Our findings are consistent with many recent studies in the literature that provide evidence supporting the positive and significant relationship between WE and EC (Al-Ajlouni, 2021; Asif et al., 2019; Bakker et al., 2020; Ismail et al., 2019). Our findings reveal a tendency towards a positive relationship between WE and EC. By affording employees with organizational support and valuing their contributions, employees are encouraged to perform work tasks in productive and creative ways. Our interpretation is based on the statistical results showing that 51.7% occurred from POS and WE. Therefore, we affirm that supportive intentions from the organization and engaged professional employees have the capacity to enhance EC in the workplace.

Finally, we find that WE mediates the relationship between POS and EC. This result is similar to some recent studies in the literature that support the importance of WE as a mechanism occurring between leadership and creativity (Sengupta et al., 2020; Vila-Vázquez et al., 2020), organizational support and creativity (Tsai et al., 2015), and corporate social responsibility perceptions and creativity (Chaudhary & Akhouri, 2019). Our results demonstrate that once employees experienced WE, it indirectly enhanced their creativity influenced by their positive perceptions of organizational support. Our argument for this mediation effect is that when employees gain support from their direct supervisor or organizations such support leads employees to feel motivated, energetic and enthusiastic to perform their work, be more engaged with their work activities and as such these motivational factors then incite their creativity.

Theoretical and Empirical Contributions

POS plays a crucial role in fostering EC, although the best means of enhancing EC are not that well understood. Moreover, as stated earlier while researchers know about how POS effects employees’ commitment, productivity, satisfaction and turnover intention, they know less about how perceived organizational support leads to employee creativity. In our research, we advance this line of investigation by proposing that the influence of POS on EC depends on the amount of WE. Thus, this study sheds light on the conditions and means under which job resources (e.g., POS) promote EC. The main findings from the survey research offer theoretical insights in two dimensions. First, there are few empirical studies reported in the literature on POS and EC and this is one that directly examines the relationship. Secondly, we have theoretically and empirically examined the mediation effect of WE in its relationship between POS and EC and showed that the relationship between POS and EC was mediated by WE, suggesting that high levels of WE may help employees to engage with their work oriented towards creative activities and this may lead to raising EC. Moreover, the more job resources that are made available (POS) to professional employees the more it nurtures EC due to the cognitive and emotional capabilities that WE provides in achieving organizations’ growth and success.

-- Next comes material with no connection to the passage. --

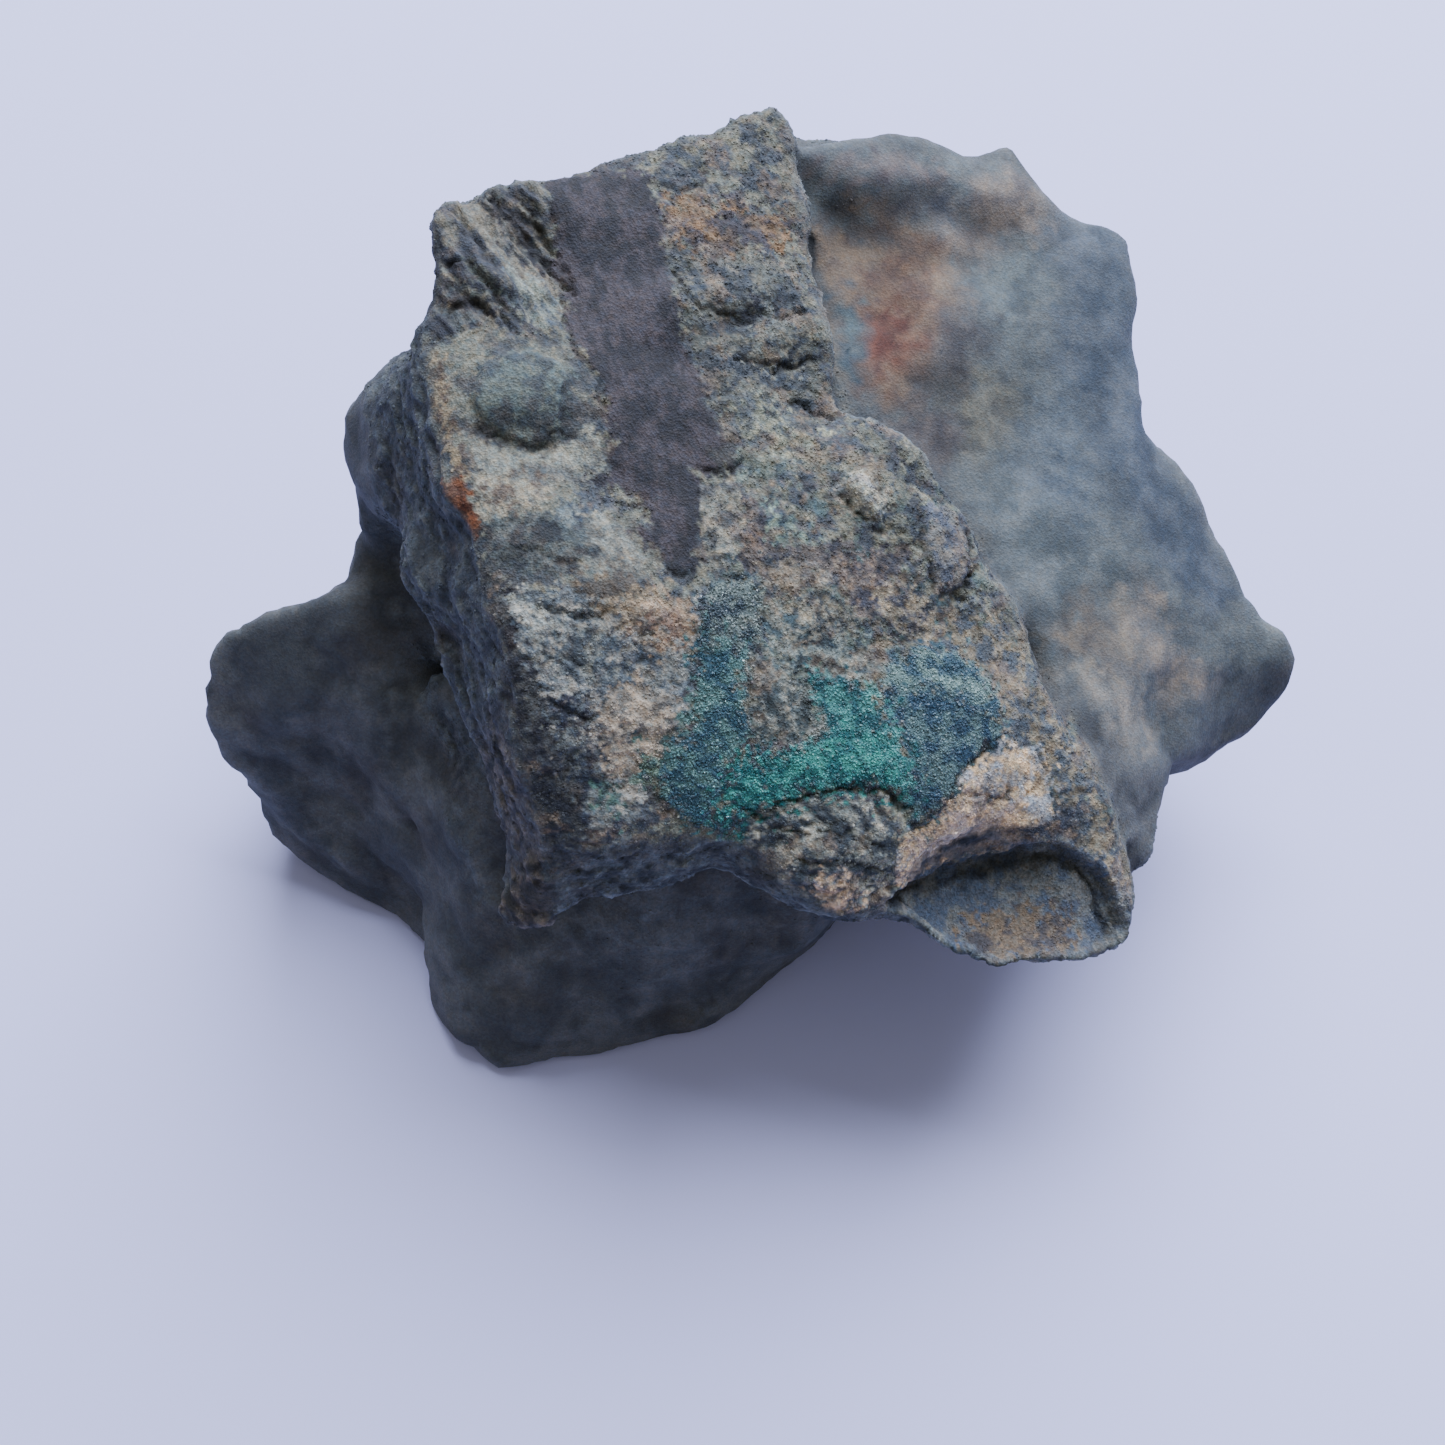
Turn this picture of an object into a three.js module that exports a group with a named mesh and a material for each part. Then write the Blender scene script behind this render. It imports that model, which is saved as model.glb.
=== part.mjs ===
// A hand-picked piece of copper-stained country rock with a crust of green paratacamite on its
// sloping upper face. The rock is one natural solid: a tilted crest slab that overhangs a dark
// foot, a lobe on the left, a lower flank on the right that ends in a free tip, and a scoop where
// a shell of rock has flaked off the lower edge. It stands on one flat broken face.
// Millimetres, +Z up, +X along the longest side, origin under the middle of the solid.
import * as THREE from "three";
import { ConvexHull } from "three/addons/math/ConvexHull.js";
import { ImprovedNoise } from "three/addons/math/ImprovedNoise.js";
import { mergeVertices } from "three/addons/utils/BufferGeometryUtils.js";

// Driving dimensions.
const CELL = 0.42; // sampling step of the surface
const TRIANGLES = 9400; // faces on the finished solid
const FILLET = 0.6; // rounding where two masses of rock meet
const BED = 1.7; // thickness of one bed in the crest slab
const BED_STEP = 0.3; // how far a soft bed weathers back
const WANDER = 0.45; // how far broken edges stray from straight
const LUMP = 0.3; // height of the broad lumps
const LUMP_SIZE = 5.2; // distance between broad lumps
const GRIT = 0.22; // height of the small lumps
const GRIT_SIZE = 2.3; // distance between small lumps
const PLUMP = 0.2; // swelling that makes up for the rounding of the edges
const EVENNESS = 1e-3; // how strongly long edges are kept from growing longer
const BED_NORMAL = new THREE.Vector3(0.22, -0.24, 0.95).normalize(); // beds dip with the crest face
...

For practical implications, management should become more aware of the importance of organizational support and its effect on WE and EC. It is recommended that organizations assist employees to improve their capabilities and respects their opinions and contributions in order to encourage their engagement and creativity. One practical implication then is for employers to design and implement human resource policies leading to POS (Loi et al., 2019). For POS to create opportunities for EC to arise, we argue that increasing WE is a significant area deserving greater consideration from managers. Furthermore, management has to understand and apply appropriate support for EC (Shalley & Gilson, 2004).

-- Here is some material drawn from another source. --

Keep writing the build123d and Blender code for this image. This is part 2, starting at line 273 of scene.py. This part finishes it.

Moreover, the two industries (IT, and banking sectors) in UK report an average score for work engagement of 68%. In percentile terms, 21% of the sample is highly engaged, while 55% is moderately engaged, and 24% is almost disengaged. This empirical result is consistent with average global employee engagement scores, that report 68%; while Europe reports 60% (Adair, 2020). Arguably, then, WE can be improved in the UK sample through better job design, training programs and job rotation that could result in higher levels of engagement (Schaufeli, 2012). Furthermore, organizations should provide supportive programs to influence employee’s WE so that they become more dedicated to their work. By understanding their needs and individual differences organizations will be more likely to achieve desired outcomes such as engagement and creativity. Managers in these organizations in the IT and banking sectors should work closely with employees to ensure that they can perform with passion, enthusiasm, and energetic in executing creativity tasks. Consequently, organizations should support employees and motivate them to engage in their work and execute creative tasks that enhance EC. Increased EC can be a source of innovation and competitive advantage. We have emphasized that SET presents a well-defined explanation for why organizations should proliferate high quality relationships among employees to enhance their exchange benefits for employees and employers.

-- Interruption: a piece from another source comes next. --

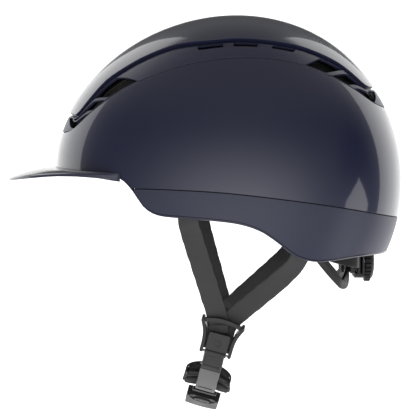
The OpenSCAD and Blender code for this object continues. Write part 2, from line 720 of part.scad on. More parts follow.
module chin_pad() {
    pad_half = 18.6;
    pad_s = [62.2, 63, 65, 67.5, 69.5, 71.5, 73.4];
    widths = [0.35, 0.6, 0.85, 0.97, 1, 1, 1];
    depth = [-7.6, -7.6, -7.6, -7.6, -7.6, -7.8, -8];
    left = [for (i = [0:len(pad_s) - 1]) [on_loop(pad_s[i], depth[i]), widths[i]]];
    all = concat(left, [for (i = [len(left) - 1:-1:0])
        [[left[i][0].x, -left[i][0].y, left[i][0].z], left[i][1]]]);
    last = len(all) - 1;
    normal = function(i) let (d = all[min(i + 1, last)][0] - all[max(i - 1, 0)][0])
        cross(d / norm(d), across);
    sheet = function(v) [for (u = [-1, 1]) [for (i = [0:last])
        all[i][0] + u * pad_half * all[i][1] * across + v * 2.4 * normal(i)]];
    color(charcoal) skin(sheet(1), sheet(-1));
}

module nape_pad() {
    color(charcoal) for (side = [0, 1]) mirror([0, side, 0])
        translate([88, -19, -66]) cube([3.6, 17.6, 21]);
}

upper_shell();
lower_shell();
rim_trim();
vent_frame();
crown_panel();
insect_mesh("left");  // insect_mesh_left
insect_mesh("right");  // insect_mesh_right
visor();
foam_liner();
brow_pad();
crown_pad();
side_pad("left");  // side_pad_left
side_pad("right");  // side_pad_right
nape_pad();
pad_fasteners();
cradle();
arm("left");  // arm_left
arm("right");  // arm_right
arm_anchors();
rack("left");  // rack_left
rack("right");  // rack_right
dial_housing();
housing_cover();
pinion();
dial_knob();
grip_ring();
dial_screw();
detent_spring();
strap_front("left");  // strap_front_left
strap_front("right");  // strap_front_right
strap_rear("left");  // strap_rear_left
strap_rear("right");  // strap_rear_right
strap_anchors();
anchor_rivets();
divider_frame("left");  // divider_frame_left
divider_frame("right");  // divider_frame_right
divider_flap("left");  // divider_flap_left
divider_flap("right");  // divider_flap_right
divider_pin("left");  // divider_pin_left
divider_pin("right");  // divider_pin_right
strap_fold("left");  // strap_fold_left
strap_fold("right");  // strap_fold_right
chin_strap("left");  // chin_strap_left
chin_strap("right");  // chin_strap_right
buckle_tongue();
buckle_body();
buckle_cover();
buckle_button();
button_spring();
chin_pad();
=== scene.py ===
import json
import math

import bmesh
import bpy
import numpy as np
from mathutils import Matrix, Vector
from mathutils.geometry import delaunay_2d_cdt


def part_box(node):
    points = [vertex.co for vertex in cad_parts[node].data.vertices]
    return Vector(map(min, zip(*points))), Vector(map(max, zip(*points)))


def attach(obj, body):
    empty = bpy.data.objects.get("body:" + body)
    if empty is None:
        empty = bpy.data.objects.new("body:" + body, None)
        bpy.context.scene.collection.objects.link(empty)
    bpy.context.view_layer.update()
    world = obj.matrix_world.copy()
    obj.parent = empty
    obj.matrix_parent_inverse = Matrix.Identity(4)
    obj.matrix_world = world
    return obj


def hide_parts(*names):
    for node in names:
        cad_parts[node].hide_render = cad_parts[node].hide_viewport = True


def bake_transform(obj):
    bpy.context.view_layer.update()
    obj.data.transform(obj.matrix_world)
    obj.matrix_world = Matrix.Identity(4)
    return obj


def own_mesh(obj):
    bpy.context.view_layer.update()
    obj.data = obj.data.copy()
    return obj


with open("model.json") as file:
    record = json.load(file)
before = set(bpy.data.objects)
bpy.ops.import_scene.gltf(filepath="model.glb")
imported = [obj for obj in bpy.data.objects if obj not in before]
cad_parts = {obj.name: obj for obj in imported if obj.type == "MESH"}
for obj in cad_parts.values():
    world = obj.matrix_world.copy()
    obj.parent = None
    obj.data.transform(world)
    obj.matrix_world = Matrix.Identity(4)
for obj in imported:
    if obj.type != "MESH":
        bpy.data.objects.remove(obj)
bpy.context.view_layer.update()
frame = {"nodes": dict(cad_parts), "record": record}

# Riding helmet. Lengths below are in millimetres and angles in degrees, and MM turns them into
# metres when a mesh is made. Front is -X, the wearer's left is -Y and up is +Z.
MM = 0.001

# ---------------------------------------------------------------- driving dimensions

HALF_LENGTH = 137.4
HALF_WIDTH = 107
CROWN_HEIGHT = 127.4
SHELL_WALL = 2.4
PANEL_PROUD = 0.6
CHANNEL_DEPTH = 4
VISOR_REACH = 175
FOAM_ENDS = 33.2
FOAM_SIDES = 24.2
FOAM_CROWN = 24.2
PAD_WALL = 6
STRAP_WIDTH = 15
STRAP_WALL = 1.5
STRAP_TILT = 15
DIAL_R = 18.2
GRIP_GROOVES = 30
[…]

Limitations and Future Studies

There are several drawbacks in our research design. The dataset was collected from only two companies in the UK which limits its generalizability. While CMV is not a problem in our empirical study, self-report measures raise concerns about possible CMV. Even so, self-reports by individual employees could in future research work be extended to the perspectives of supervisors and peers since this might contribute to knowledge on WE and EC. Further, our research is a cross sectional survey with all data collected and measured during the same time period. Similar to many other studies on creativity, cross-sectional data do not permit drawing conclusions about causality. Further, our analysis is at the individual level and future studies could conduct multilevel analyses for the identical constructs. We examined the mediating role of WE in the relationship between POS and EC, and there may be other salient factors such as intrinsic motivation or extrinsic rewards for creativity? Given the fact that our research concentrates on the IT and banking sectors similar empirical studies could be carried out in different industries (e.g., manufacturing) in order to understand more thoroughly how POS can influence WE and EC in different industry contexts. Furthermore, a longitudinal analysis will be suitable for future research assessing the same variables. Baran et al. (2012) suggested studies connecting POS in countries outside the United States would constitute an advance in knowledge on the internationalization of management.

Conclusion

Our research sheds light on the influence of POS on EC through WE in the workplace, making a significant contribution to the POS and EC literatures by offering insights on how WE enhances EC. Our data relies on employees in two industries (IT and banking). The findings reveal that POS can encourage employees to feel engaged in the workplace based on the support gained from their organization. We interpret this relationship theoretically based on SET, which enables employees to engage in creative task performance. POS and WE in our conceptual framework are antecedents of EC, which is an outcome that organizations aim to attain. Therefore, we conclude that WE explains the relationship of POS with EC. Moreover, to improve EC in companies operating in the UK, and probably elsewhere, we suggest that organizations provide employees with the required job resources (e.g., support). Such forms of support nurture positive emotions and give employees worthwhile reasons to be more engaged and creative in their work.